Сложный вопрос. Когда на «Большую политику» приходит кто-то из первых лиц — президент, премьер-министр, лидер оппозиции, рейтинг почти всегда высокий. Причем даже когда они меняются местами. Например, Юлия Тимошенко давала одинаково высокий рейтинг и как премьер-министр, и как кандидат в президенты, и как лидер оппозиции. То же самое касается Виктора Януковича и некоторых других политических деятелей, которые, на мой взгляд, порой бывают скучны и однообразны, но любители телевизионной политики все равно клюют на них, как на приманку. Есть специфическая аудитория политических ток-шоу, которая смотрит и мою передачу, и передачу Савика Шустера, перетекая с канала на канал.  
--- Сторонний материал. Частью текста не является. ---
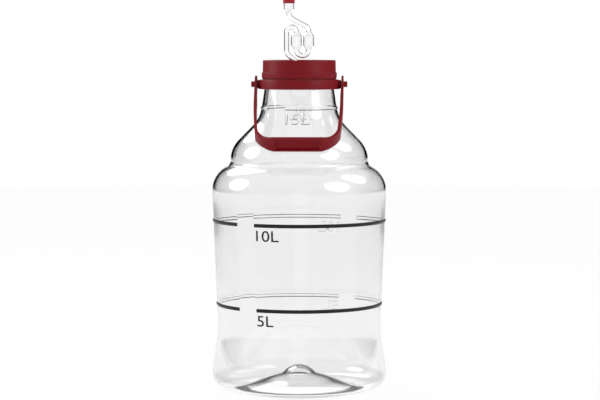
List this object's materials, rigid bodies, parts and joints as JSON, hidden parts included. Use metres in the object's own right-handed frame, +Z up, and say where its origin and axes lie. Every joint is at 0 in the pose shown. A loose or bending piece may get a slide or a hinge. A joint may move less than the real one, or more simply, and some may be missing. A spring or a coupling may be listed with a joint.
{
  "type": "plastic carboy",
  "caption": "Clear wide-mouth fermentation carboy with a screw lid, a carrying bail on a neck collar and a twin-bubble airlock in the lid.",
  "frame": {"origin": "centre of the foot ring, on the surface that the carboy stands on", "axes": "+Z up along the jar's axis, -Y towards the front, where the bail rests, +X to the right seen from the front"},
  "size_m": [0.2448, 0.2448, 0.5511],
  "materials": {
    "clear_pet": "clear, glossy",
    "clear_styrene": "clear, glossy",
    "dark_red_plastic": "satin",
    "red_dust_cap_plastic": "satin",
    "pale_rubber": "matte",
    "white_foam": "matte"
  },
  "bodies": {
    "jar": {"jar": "clear_pet"},
    "gasket": {"lid_gasket": "white_foam"},
    "lid": {"screw_lid": "dark_red_plastic"},
    "collar": {"handle_collar": "dark_red_plastic"},
    "bail": {"bail_handle": "dark_red_plastic"},
    "grommet": {"grommet": "pale_rubber"},
    "airlock": {"airlock_front_half": "clear_styrene", "airlock_rear_half": "clear_styrene"},
    "dust_cap": {"airlock_dust_cap": "red_dust_cap_plastic"}
  },
  "joints": [
    {"name": "collar_turn", "type": "hinge", "parent": "jar", "child": "collar", "pos_m": [0, 0, 0.42964], "axis": [0, 0, 1], "continuous": true},
    {"name": "bail_swing", "type": "hinge", "parent": "collar", "child": "bail", "pos_m": [0, 0, 0.42964], "axis": [-1, 0, 0], "range_deg": [0, 256.6]},
    {"name": "lid_lift", "type": "slide", "parent": "jar", "child": "gasket", "axis": [0, 0, 1], "range_m": [0, 0.009]},
    {"name": "lid_turn", "type": "hinge", "parent": "gasket", "child": "lid", "pos_m": [0, 0, 0.4633], "axis": [0, 0, 1], "range_deg": [0, 540]},
    {"name": "airlock_turn", "type": "hinge", "parent": "lid", "child": "grommet", "pos_m": [0, 0, 0.4493], "axis": [0, 0, 1], "continuous": true},
    {"name": "airlock_lift", "type": "slide", "parent": "grommet", "child": "airlock", "axis": [0, 0, 1], "range_m": [0, 0.03]},
    {"name": "dust_cap_lift", "type": "slide", "parent": "airlock", "child": "dust_cap", "axis": [0, 0, 1], "range_m": [0, 0.012]}
  ],
  "couplings": [
    {"joint": "lid_lift", "follows": "lid_turn", "m_per_rad": 0.00095493}
  ]
}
Вы задумывались над тем, чтобы создать в Украине свою продакшн-студию? Позволит ли это вам быть более свободным?

Я в этом не уверен. В любом случае у меня нет таких денег, чтобы самому производить ток-шоу. Когда Савик Шустер, к примеру, создал такую студию, он все равно не был главным акционером в этом предприятии. В конечном итоге все зависит от канала, который должен захотеть поставить программу в эфир. Можно создать хоть сто продакшн-студий, все равно программы, которые ты производишь, кто-то должен купить и поставить в эфир. С другой стороны, я думаю, что можно было бы создать независимую телекомпанию, которая производила бы художественные и познавательные программы, но это уже немного другое. А вот самому производить свое же телешоу — слишком дорогостоящий и рисковый проект. Я с трудом представляю себя в этой роли. Хотя… Никогда не говори «никогда». Во всяком случае сейчас для меня это неактуально.